Editor’s Note: This story by Samantha Masunaga was originally published by the Los Angeles Times (Tribune News Service).
A rumble shakes the air as two British F-35 fighter jets take a low approach and circle a landing strip.
Nearby, a U.S. Air Force F-35 roars down another runway, only to decelerate rapidly as part of a test to see if cables correctly catch a hook on the back of the plane. Moments later, an Air Force F-35 taxis out and takes off, afterburner blazing, followed by a Danish F-16 that serves as a chase jet.
The mix of nationalities on display is a testament to the complexity of the most expensive weapons program ever.
But the buzz of increased test flight activity here in the Mojave Desert also signals that production of the long-delayed F-35 — which was initially supposed to enter full-scale production in 2008 — is finally ramping up.
That increased rate of building, toward full production in 2019, is now rippling through more than 100 Southern California subcontractors that supply parts and software for the F-35’s builder, Lockheed Martin Corp.
Eventually, more than 3,000 planes will be built for the U.S. and 11 other countries, at a total projected cost of $379 billion, which includes inflation.
“I’ve been on the program now for about 11 years,” said Don Kinard, senior technical fellow at Lockheed. “This is pretty exciting to finally get to the point where we’re increasing (the) rate.”
After years of delays and cost overruns, the program now seems to be on track.

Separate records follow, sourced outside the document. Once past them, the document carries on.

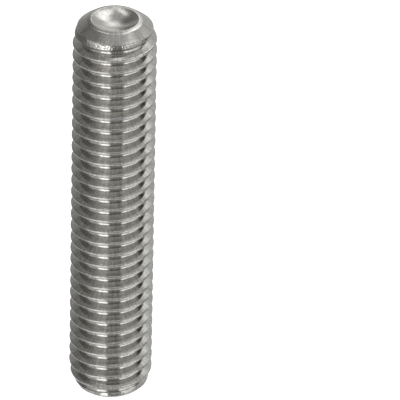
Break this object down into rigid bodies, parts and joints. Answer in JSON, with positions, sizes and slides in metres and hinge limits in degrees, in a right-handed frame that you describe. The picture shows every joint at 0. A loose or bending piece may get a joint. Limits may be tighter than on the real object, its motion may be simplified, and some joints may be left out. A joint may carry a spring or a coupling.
{
  "type": "socket set screw",
  "caption": "Headless threaded rod with a hexagon key socket in one end and a cup point on the other.",
  "frame": {"origin": "middle of the socket end, at the plane of its lip", "axes": "+Z along the screw's axis, from the socket end to the cup point; +X and +Y are the picture's right and away from the camera"},
  "size_m": [0.0078, 0.0078, 0.04],
  "materials": {
    "steel": "bare stainless steel: rolled thread and turned cup bright, socket end satin from forging"
  },
  "bodies": {
    "root": {"set_screw": "steel"}
  },
  "joints": []
}
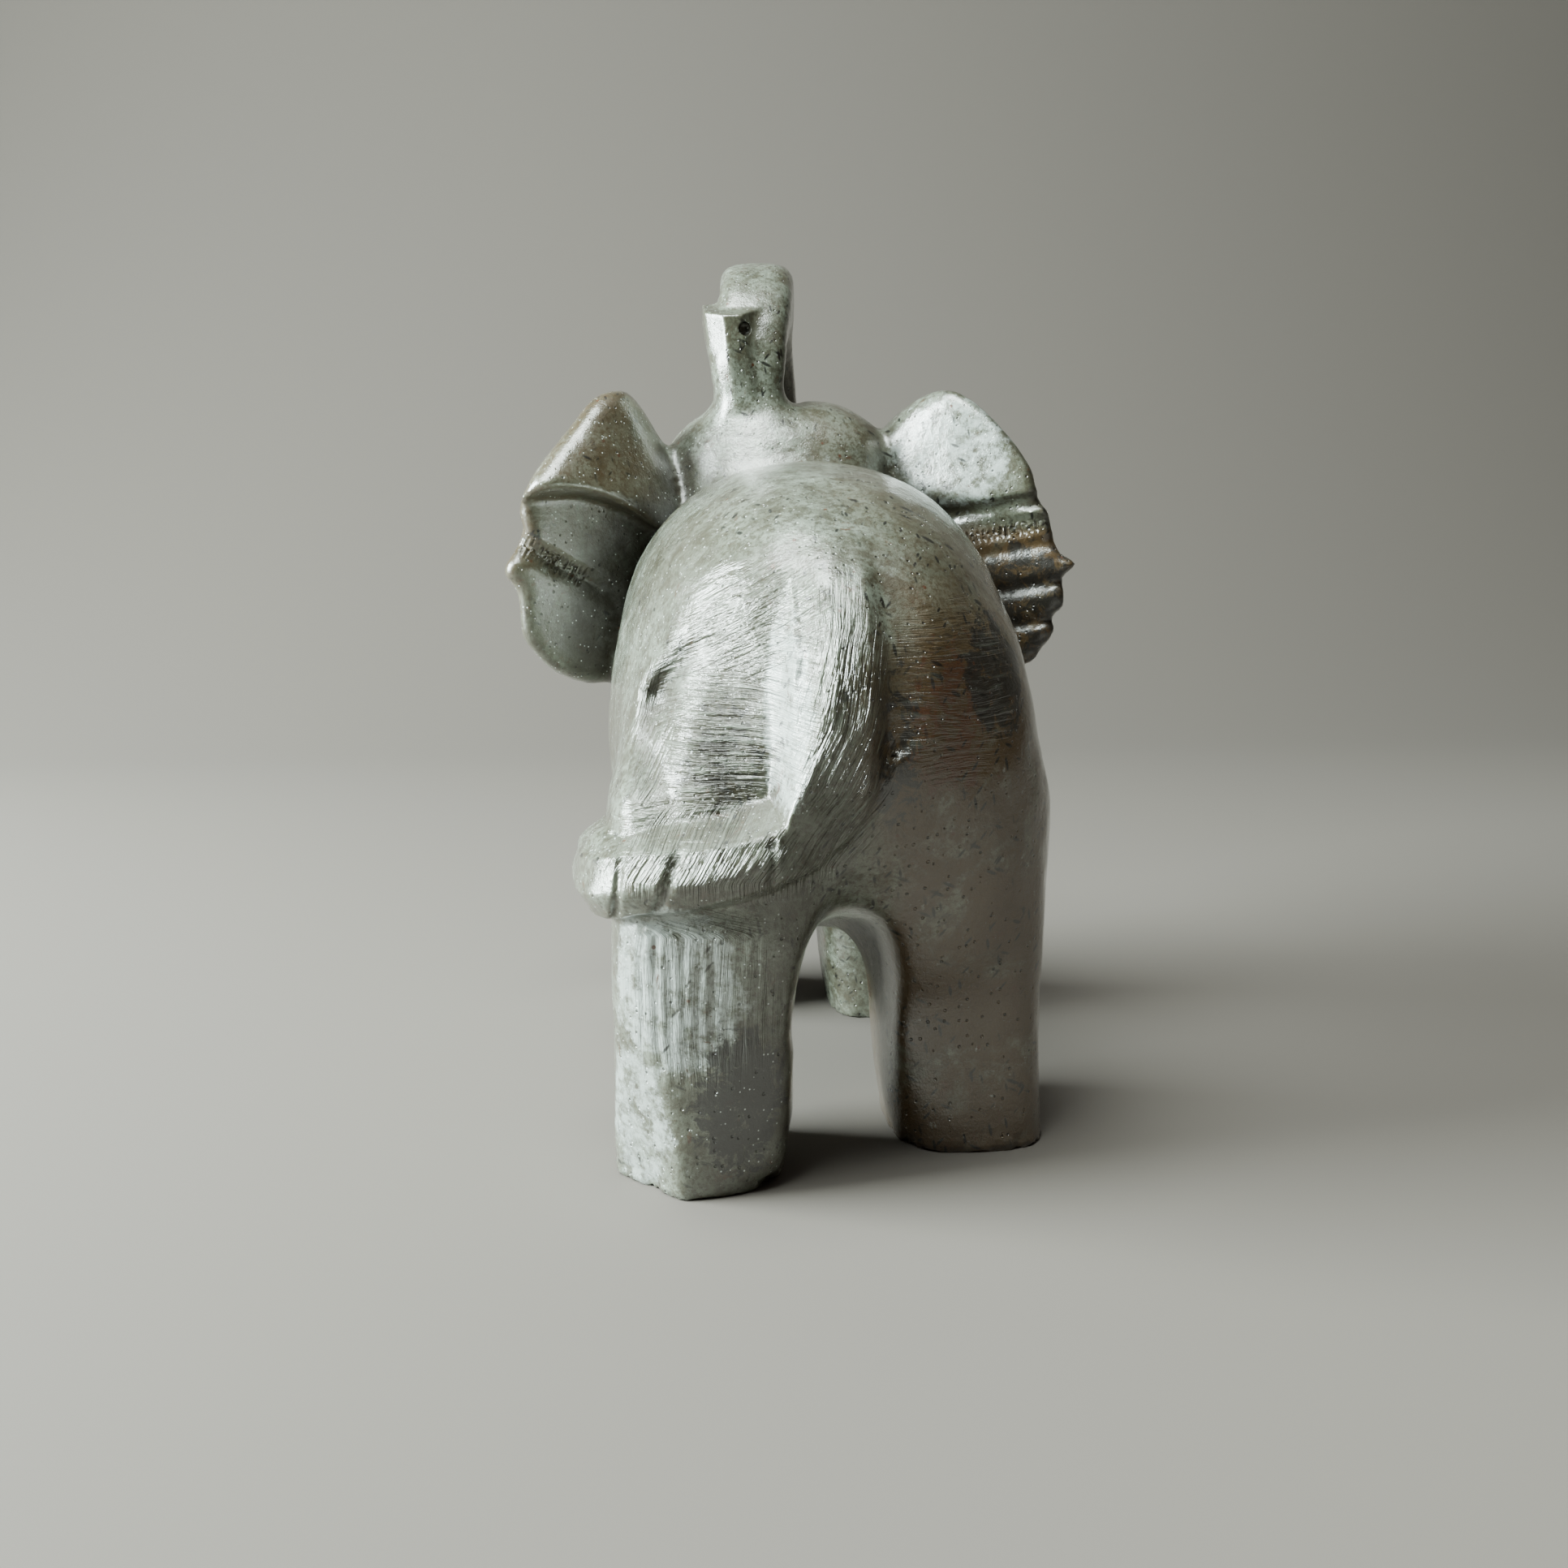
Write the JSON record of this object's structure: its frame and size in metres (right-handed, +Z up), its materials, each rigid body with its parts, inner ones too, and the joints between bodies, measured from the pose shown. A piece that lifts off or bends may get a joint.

“It looks like all the major hurdles are behind them,” said Richard Aboulafia, aviation analyst at the Teal Group, an aerospace and defense analysis firm. “And they’re running out of possibilities for major surprises.”
The problems began with the original concept of building a sort of flying Swiss Army knife.
Known as the Joint Strike Fighter, the F-35 was to be all but invisible to radar, fly faster than the speed of sound and incorporate advanced sensors, including a helmet that displays feeds from video cameras embedded in the plane so a pilot could look through the jet to target something on the ground.
The new fighter would replace four aircraft, with design variations to meet the unique requirements of the Air Force, Marine Corps and Navy.
For example, the F-35B model for the Marines can take off from short airfields and land vertically. To do so, its jet pipe swivels downward and a powerful downward-facing fan opens up behind the pilot.
The Navy variant has larger wings and hardier landing gear, to handle the stress of takeoffs and landings on aircraft carriers.
The most common model, with conventional takeoff and landing capabilities, is being built for the Air Force and other U.S. allies such as Israel and Denmark.
That complexity means that some parts, such as the center fuselage produced by Northrop Grumman Corp., must be designed several ways. Depending on which variant is being produced, Northrop Grumman changes out its locating feature, a tool that holds parts in the right location for assembly. Robots and drill machines are also programmed differently.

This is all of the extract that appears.